** START OF Material **
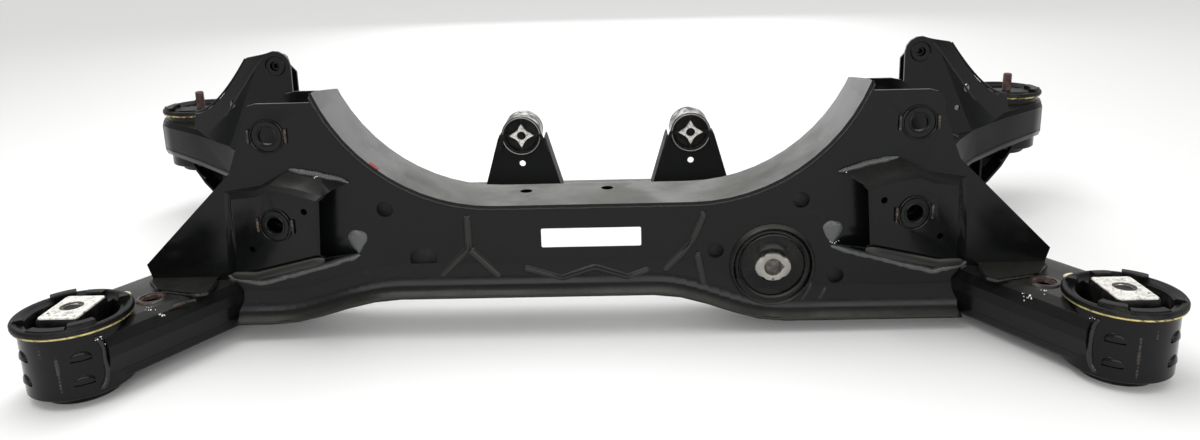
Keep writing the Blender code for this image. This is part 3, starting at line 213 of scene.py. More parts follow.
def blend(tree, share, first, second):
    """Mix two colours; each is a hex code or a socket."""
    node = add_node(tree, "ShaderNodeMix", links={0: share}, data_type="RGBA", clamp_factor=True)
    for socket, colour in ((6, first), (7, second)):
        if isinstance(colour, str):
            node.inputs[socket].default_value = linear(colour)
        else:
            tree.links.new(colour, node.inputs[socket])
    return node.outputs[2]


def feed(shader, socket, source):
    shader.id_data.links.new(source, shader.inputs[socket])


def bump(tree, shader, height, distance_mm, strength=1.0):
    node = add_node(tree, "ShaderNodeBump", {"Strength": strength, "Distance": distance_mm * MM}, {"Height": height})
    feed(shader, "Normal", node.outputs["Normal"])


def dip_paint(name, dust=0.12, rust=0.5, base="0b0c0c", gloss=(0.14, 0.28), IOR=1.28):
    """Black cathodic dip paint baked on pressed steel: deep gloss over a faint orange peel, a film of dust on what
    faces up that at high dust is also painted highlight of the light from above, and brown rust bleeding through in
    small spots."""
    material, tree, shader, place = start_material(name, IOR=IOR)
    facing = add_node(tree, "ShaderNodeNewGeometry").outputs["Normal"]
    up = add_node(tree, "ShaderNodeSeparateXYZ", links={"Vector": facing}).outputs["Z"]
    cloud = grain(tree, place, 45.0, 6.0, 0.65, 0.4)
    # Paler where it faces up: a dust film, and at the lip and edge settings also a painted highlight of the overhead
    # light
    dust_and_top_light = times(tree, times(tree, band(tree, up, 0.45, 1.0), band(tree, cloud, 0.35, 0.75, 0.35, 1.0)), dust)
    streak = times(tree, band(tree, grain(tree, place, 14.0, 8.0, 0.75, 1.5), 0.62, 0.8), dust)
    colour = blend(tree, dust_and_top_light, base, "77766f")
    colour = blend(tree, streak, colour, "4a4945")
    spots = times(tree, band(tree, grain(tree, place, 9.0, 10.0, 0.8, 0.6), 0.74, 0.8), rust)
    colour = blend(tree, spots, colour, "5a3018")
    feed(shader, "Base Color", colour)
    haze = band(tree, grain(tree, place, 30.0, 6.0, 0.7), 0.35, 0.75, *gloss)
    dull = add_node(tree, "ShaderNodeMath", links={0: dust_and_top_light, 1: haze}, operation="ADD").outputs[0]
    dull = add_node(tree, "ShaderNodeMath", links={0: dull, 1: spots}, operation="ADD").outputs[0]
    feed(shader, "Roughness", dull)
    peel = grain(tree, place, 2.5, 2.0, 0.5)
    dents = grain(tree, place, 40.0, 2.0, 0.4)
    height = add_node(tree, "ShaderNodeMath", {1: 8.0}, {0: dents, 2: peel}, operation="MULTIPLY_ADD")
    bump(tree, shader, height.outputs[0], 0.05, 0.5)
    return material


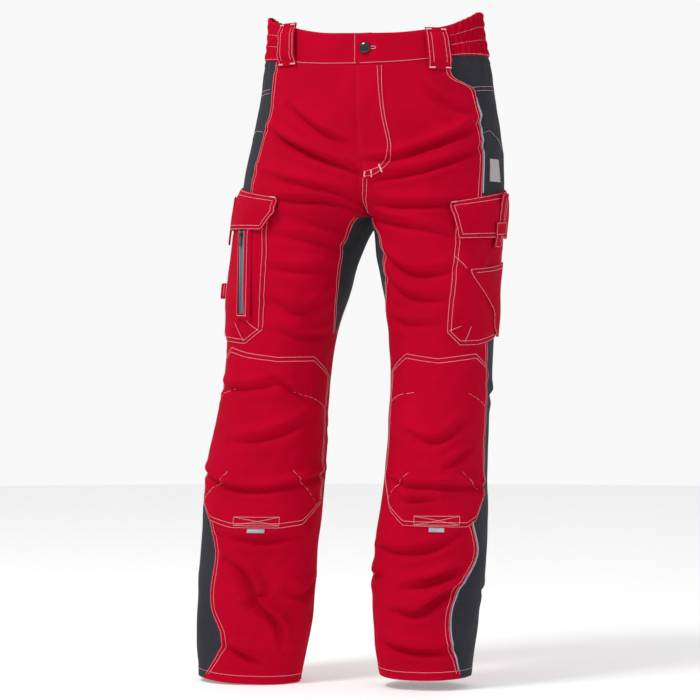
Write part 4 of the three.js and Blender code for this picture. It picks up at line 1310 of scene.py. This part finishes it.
** END OF Material **
Task objective:
Extract every entry in the listing word for word.

Answer in full:
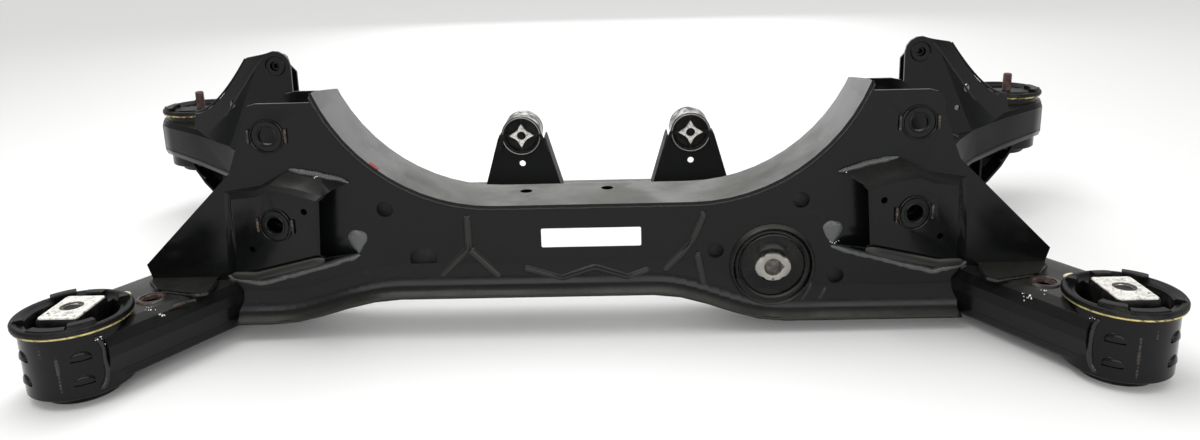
Keep writing the Blender code for this image. This is part 3, starting at line 213 of scene.py. More parts follow.
def blend(tree, share, first, second):
    """Mix two colours; each is a hex code or a socket."""
    node = add_node(tree, "ShaderNodeMix", links={0: share}, data_type="RGBA", clamp_factor=True)
    for socket, colour in ((6, first), (7, second)):
        if isinstance(colour, str):
            node.inputs[socket].default_value = linear(colour)
        else:
            tree.links.new(colour, node.inputs[socket])
    return node.outputs[2]


def feed(shader, socket, source):
    shader.id_data.links.new(source, shader.inputs[socket])


def bump(tree, shader, height, distance_mm, strength=1.0):
    node = add_node(tree, "ShaderNodeBump", {"Strength": strength, "Distance": distance_mm * MM}, {"Height": height})
    feed(shader, "Normal", node.outputs["Normal"])


def dip_paint(name, dust=0.12, rust=0.5, base="0b0c0c", gloss=(0.14, 0.28), IOR=1.28):
    """Black cathodic dip paint baked on pressed steel: deep gloss over a faint orange peel, a film of dust on what
    faces up that at high dust is also painted highlight of the light from above, and brown rust bleeding through in
    small spots."""
    material, tree, shader, place = start_material(name, IOR=IOR)
    facing = add_node(tree, "ShaderNodeNewGeometry").outputs["Normal"]
    up = add_node(tree, "ShaderNodeSeparateXYZ", links={"Vector": facing}).outputs["Z"]
    cloud = grain(tree, place, 45.0, 6.0, 0.65, 0.4)
    # Paler where it faces up: a dust film, and at the lip and edge settings also a painted highlight of the overhead
    # light
    dust_and_top_light = times(tree, times(tree, band(tree, up, 0.45, 1.0), band(tree, cloud, 0.35, 0.75, 0.35, 1.0)), dust)
    streak = times(tree, band(tree, grain(tree, place, 14.0, 8.0, 0.75, 1.5), 0.62, 0.8), dust)
    colour = blend(tree, dust_and_top_light, base, "77766f")
    colour = blend(tree, streak, colour, "4a4945")
    spots = times(tree, band(tree, grain(tree, place, 9.0, 10.0, 0.8, 0.6), 0.74, 0.8), rust)
    colour = blend(tree, spots, colour, "5a3018")
    feed(shader, "Base Color", colour)
    haze = band(tree, grain(tree, place, 30.0, 6.0, 0.7), 0.35, 0.75, *gloss)
    dull = add_node(tree, "ShaderNodeMath", links={0: dust_and_top_light, 1: haze}, operation="ADD").outputs[0]
    dull = add_node(tree, "ShaderNodeMath", links={0: dull, 1: spots}, operation="ADD").outputs[0]
    feed(shader, "Roughness", dull)
    peel = grain(tree, place, 2.5, 2.0, 0.5)
    dents = grain(tree, place, 40.0, 2.0, 0.4)
    height = add_node(tree, "ShaderNodeMath", {1: 8.0}, {0: dents, 2: peel}, operation="MULTIPLY_ADD")
    bump(tree, shader, height.outputs[0], 0.05, 0.5)
    return material


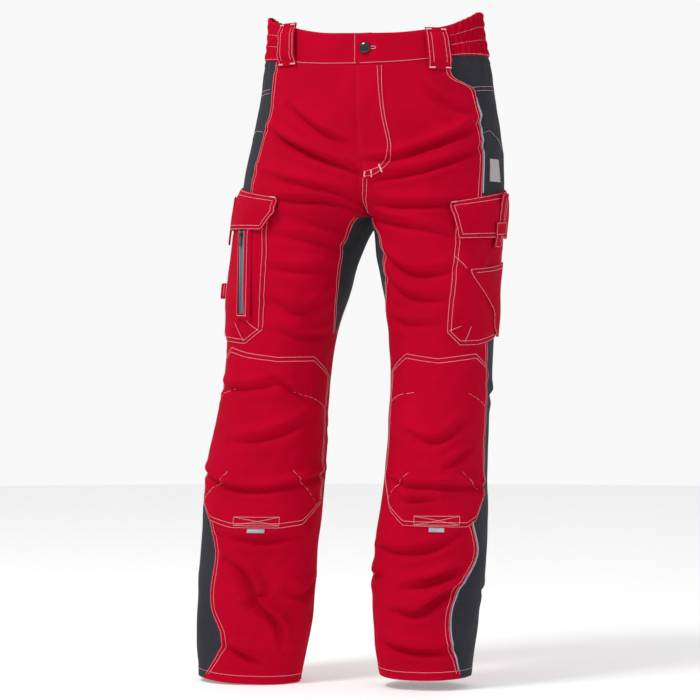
Write part 4 of the three.js and Blender code for this picture. It picks up at line 1310 of scene.py. This part finishes it.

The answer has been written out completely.